Following Ginsburg’s death, the first fix may be the Supreme Court, and there are clear historical precedents in the 1860s Congress. To protect the victories of the Civil War and Reconstruction, Republicans expanded the Supreme Court to 10 in 1863, then reduced it to seven to prevent the hated Andrew Johnson from appointing conservative replacements. They stripped away the Court’s jurisdiction over a key Reconstruction case, threatened openly to eliminate the court, and then restored the count to nine after Ulysses S. Grant’s inauguration. These were bold acts, but the alternative seemed be the destruction of the country. Eliminating the Supreme Court would have required a constitutional amendment; everything else could be accomplished by normal laws.
For those who consider today’s crises milder than 1860s conflicts, seemingly mundane periods in U.S. history remind us that structural change is in fact a normal American way to solve problems. Consider Benjamin Harrison, hardly an example of a fire-breathing radical, and known to most Americans for two bits of trivia: being the grandson of a president and interrupting Grover Cleveland’s nonconsecutive terms. But Harrison’s time in office provides a window into the way a relatively moderate, even boring, president might govern through a period of dramatic structural change.

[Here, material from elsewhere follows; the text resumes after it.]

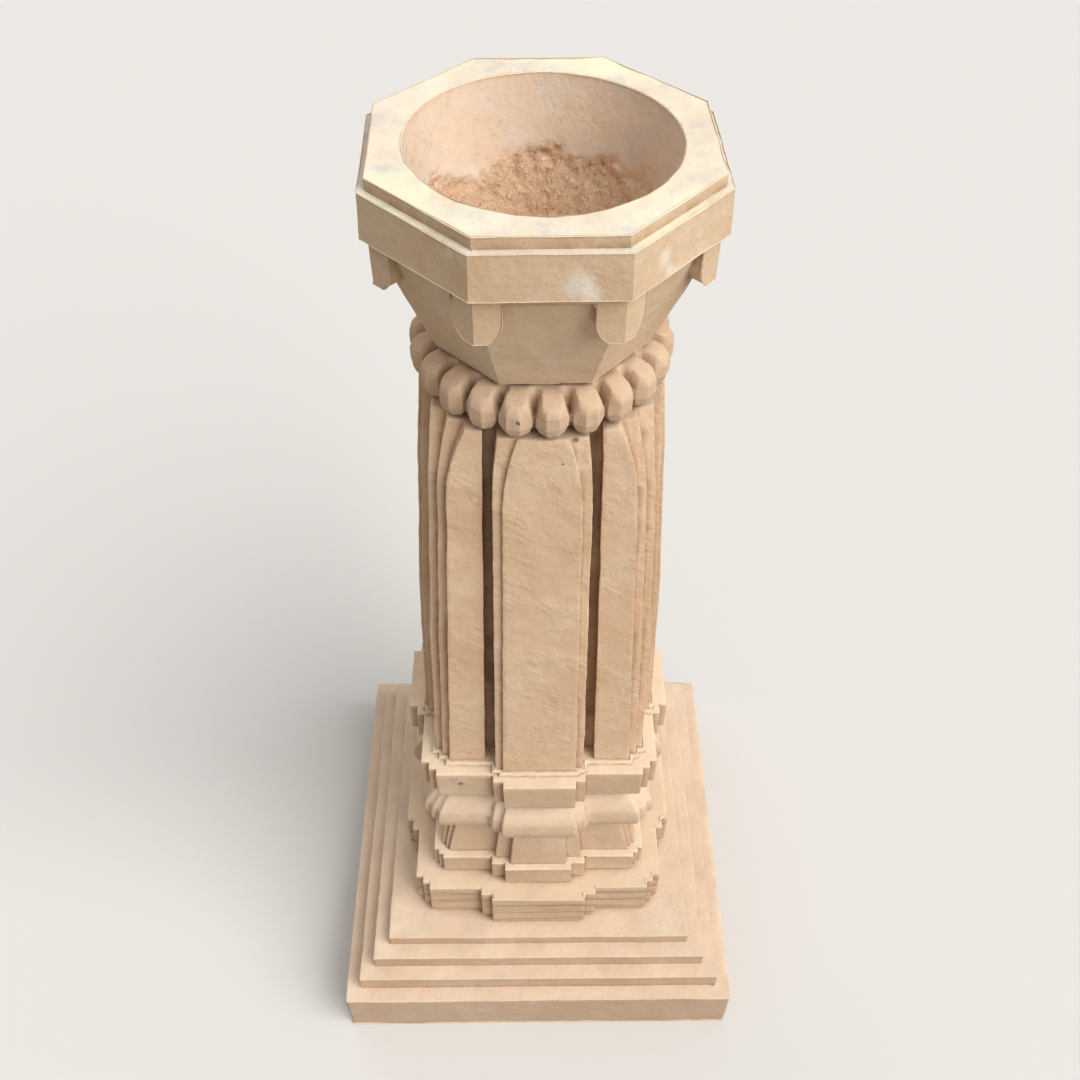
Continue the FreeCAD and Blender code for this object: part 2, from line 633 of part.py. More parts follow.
def make_dowel(name, level, length):
    """A steel bar on the axis and the sleeve of grout that fills its socket."""
    bar = new_piece("dowel_" + name, level)
    pad(bar, "Bar", disc(bar, "BarOutline", "Sizes.dowel_radius"), length)
    sleeve = new_piece("grout_" + name, level)
    pad(sleeve, "Sleeve", disc(sleeve, "SleeveOutline", SOCKET_RADIUS), length)
    socket(sleeve, "BarHole", "Sizes.dowel_radius", "0", length, True)


def make_beds():
    make_stepped_bed("bed_under_slab", PLINTH_TOP,
                     shrunk(plan("base"), "Sizes.bed_setback"), "Sizes.bed_rise")
    make_stepped_bed("bed_under_pedestal", SLAB_TOP,
                     shrunk(plan("foot"), "Sizes.bed_setback"), "Sizes.bed_rise")
    make_stepped_bed("bed_under_shaft", PEDESTAL_TOP,
                     grown(plan("shaft"), "Sizes.shaft_bed_spread"), "Sizes.shaft_bed_rise")
    make_round_bed("bed_under_beads", SHAFT_TOP, "Sizes.ring_core_radius - Sizes.bed_setback")
    make_round_bed("bed_under_bowl", RING_TOP, "Sizes.bowl_foot_apothem - Sizes.bed_setback")


def make_dowels():
    make_dowel("base", f"{PLINTH_TOP} - Sizes.base_dowel_grip",
               f"{PEDESTAL_FOOT} - {PLINTH_TOP} + 2 * Sizes.base_dowel_grip")
    make_dowel("shaft", f"{PEDESTAL_TOP} - Sizes.shaft_dowel_grip",
               "Sizes.shaft_bed_rise + 2 * Sizes.shaft_dowel_grip")
    make_dowel("bowl", f"{SHAFT_TOP} - Sizes.shaft_dowel_grip",
               f"{BOWL_FOOT} - {SHAFT_TOP} + Sizes.shaft_dowel_grip + Sizes.bowl_dowel_grip")


make_plinth()
make_base_slab()
make_pedestal()
make_shaft()
make_bead_ring()
make_bowl()
make_beds()
make_dowels()
doc.recompute()

# Nothing is written unless every feature and every piece is sound.
for item in doc.Objects:
    if "Invalid" in item.State or "Error" in item.State:
        raise RuntimeError(f"{item.Label} failed: {item.State}")
for body in pieces:
    if body.Shape.isNull() or not body.Shape.isValid() or len(body.Shape.Solids) != 1:
        raise RuntimeError(f"{body.Label} is not one sound solid")

os.makedirs("parts", exist_ok=True)
for body in pieces:
    body.Shape.exportStep(f"parts/{body.Label}.step")
    box = body.Shape.BoundBox
    print(f"{body.Label}: {box.XLength:.1f} x {box.YLength:.1f} x {box.ZLength:.1f} mm,"
          f" z {box.ZMin:.1f} to {box.ZMax:.1f}, {body.Shape.Volume / 1e6:.3f} litres")
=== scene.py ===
# %% [markdown]
# # A tulsi vrindavan planter in hand-carved sandstone
#
# The real object is a stack of carved stones: a stepped plinth, a slab, a moulded pedestal, a
# fluted shaft, a ring of beads and an octagonal bowl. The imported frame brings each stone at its
# true size and place. This lesson gives every visible stone what a mason's tools leave on it:
# softened arrises, surfaces that are not quite flat, a rough hollow, squeezed mortar and the
# colour of the rock.

# %% Load the frame
import math

import bpy
from mathutils import Matrix, Vector, noise


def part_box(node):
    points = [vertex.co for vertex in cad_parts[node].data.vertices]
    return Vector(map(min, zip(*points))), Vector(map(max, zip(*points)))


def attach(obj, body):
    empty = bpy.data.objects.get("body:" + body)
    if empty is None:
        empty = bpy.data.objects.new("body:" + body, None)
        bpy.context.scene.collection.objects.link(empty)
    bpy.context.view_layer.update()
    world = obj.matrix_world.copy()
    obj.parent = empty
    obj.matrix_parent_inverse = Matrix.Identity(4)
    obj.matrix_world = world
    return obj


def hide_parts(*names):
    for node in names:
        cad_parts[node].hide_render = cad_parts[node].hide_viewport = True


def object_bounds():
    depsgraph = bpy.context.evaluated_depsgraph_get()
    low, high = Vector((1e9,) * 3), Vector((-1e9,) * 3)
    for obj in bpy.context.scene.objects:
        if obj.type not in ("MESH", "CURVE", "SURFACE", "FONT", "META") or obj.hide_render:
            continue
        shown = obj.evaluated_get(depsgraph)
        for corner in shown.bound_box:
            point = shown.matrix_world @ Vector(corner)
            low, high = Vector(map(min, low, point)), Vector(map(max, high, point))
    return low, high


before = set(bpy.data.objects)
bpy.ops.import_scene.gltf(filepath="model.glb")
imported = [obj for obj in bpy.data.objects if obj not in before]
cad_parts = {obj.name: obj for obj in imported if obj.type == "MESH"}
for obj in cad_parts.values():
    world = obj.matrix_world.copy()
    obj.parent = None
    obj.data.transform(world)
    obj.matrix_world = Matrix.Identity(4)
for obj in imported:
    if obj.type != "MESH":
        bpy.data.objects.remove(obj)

MM = 0.001
CAD_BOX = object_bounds()
print("frame:", len(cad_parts), "nodes, height", round(CAD_BOX[1].z, 4), "m")

# %% [markdown]
# ## Camera
#
# The photograph looks down on the planter from eye height, slightly from the left. The camera
# could be placed by trial, but a camera that was fitted to measured corners of the stones puts
# every edge where it lies in the picture. It is given by its place, its pitch below the horizon,
# its yaw to the right and its roll.

# %% Camera at the photograph's viewpoint
EYE = Vector((-13.7, -726.5, 1431.3)) * MM
PITCH = math.radians(47.83)
YAW = math.radians(1.11)
ROLL = math.radians(0.6)
LENS = 37.95
SENSOR = 36.0


def aim_camera(eye, pitch, yaw, roll):
    """A camera that looks along +Y, turned right by the yaw, down by the pitch and then rolled."""
    data = bpy.data.cameras.new("eye_level")
    data.lens = LENS
    data.sensor_width = SENSOR
    camera = bpy.data.objects.new("eye_level", data)
    bpy.context.scene.collection.objects.link(camera)
    turn = Matrix.Rotation(-yaw, 3, "Z") @ Matrix.Rotation(math.pi / 2 - pitch, 3, "X")
    turn = turn @ Matrix.Rotation(roll, 3, "Z")
    camera.matrix_world = Matrix.Translation(eye) @ turn.to_4x4()
    bpy.context.scene.camera = camera
    return camera


camera = aim_camera(EYE, PITCH, YAW, ROLL)
print("camera at", [round(c, 3) for c in camera.matrix_world.translation])

# %% [markdown]
# ## Nodes
#
# The sky, the floor and the stones all get their looks from nodes. One small function adds a
# node, sets it up and links it, so that a network of nodes reads like a sentence: the name of a
# node stands for what comes out of it.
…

When Republicans won the White House, Senate, and House of Representatives in the 1888 elections, they held unified power for the first time since 1875. But they also faced grave structural crises: Democrats used fraud, violence, and intimidation to prevent Black men from voting and to create a “Solid South” that stacked the Senate and Electoral College. Republicans won the 1888 presidential election without winning a majority of the popular vote, in part because of the suppression of Black Republican voters in the South.
Instead of bemoaning their fate, congressional Republicans went to work. In February 1889, even before Harrison’s inauguration, they pressed the lame-duck Congress for a bill to establish a simple path to statehood for six western territories. Certain that Harrison would call for something even more expansive once he was inaugurated, outgoing Democratic President Grover Cleveland signed the bill. Thus Republicans started to make up for ill-gotten Democratic gains. Over the next year, the United States added six states and 12 U.S. Senators. Tragically, Congress failed by a narrow margin to pass a voting rights act to protect Black voters in the South. Republicans saved themselves but not their most-loyal voters, and Democrats went to work disfranchising Black voters across the South.
Today’s Democrats often regret the addition of so many Western states, since Idaho, the Dakotas, Wyoming, and Montana help grant the Republicans their Senate and Electoral College advantages. The lesson, though, is not to complain about what can’t be fixed, but to copy the Harrison-era efforts and to fix the structural problems.
If Democrats sweep the White House, Senate, and House of Representatives this fall, they will have an opportunity to repair the nation’s broken systems, not just make new policies. One way is to follow Harrison-era Republicans by immediately adding Washington D.C. as a state — an utterly normal piece of legislation — and to offer simple paths to statehood for Puerto Rico, Guam and the U.S. Virgin Islands, if residents elect to claim statehood. Another is to learn from 1860s Republicans by changing the Supreme Court’s composition.
They could also imitate 19th century congressmen by offering constitutional amendments to protect voting, reduce gerrymandering, eliminate the Electoral College, and create term limits for Supreme Court Justices. Talking Points Memo put forward proposals to fix the country’s systems earlier this year in the Not Safe at Home series, and these suggestions only scratch the surface.
Those amendments may fail to gain sufficient state support for ratification, but complaining about a broken political structure without offering alternatives is a path to disillusionment and a catastrophic decline in turnout in 2022. Democrats fear appearing bold; what they risk is appearing weak. In 2009, Democrats controlled all three branches. They passed an important health care bill but let the filibuster block immigration reform and slow judicial appointments. They failed to take on basic and overdue tasks like the admission of Washington D.C. The party and the country have paid the price ever since in an imbalanced Senate.
Ginsburg’s tragic death and the likely approval of a Trumpian replacement by that imbalanced Senate remind us of the stakes and the opportunity: Democrats have seen the consequences of their caution in 2009. In 2021, they may have the opportunity to learn from the boldness of the 1880s.
Gregory P. Downs is a professor of history at the University of California, Davis, and author of After Appomattox: Military Occupation and the Ends of War and The Second American Revolution: The Civil War-Era Struggle over Cuba and the Rebirth of the American Republic.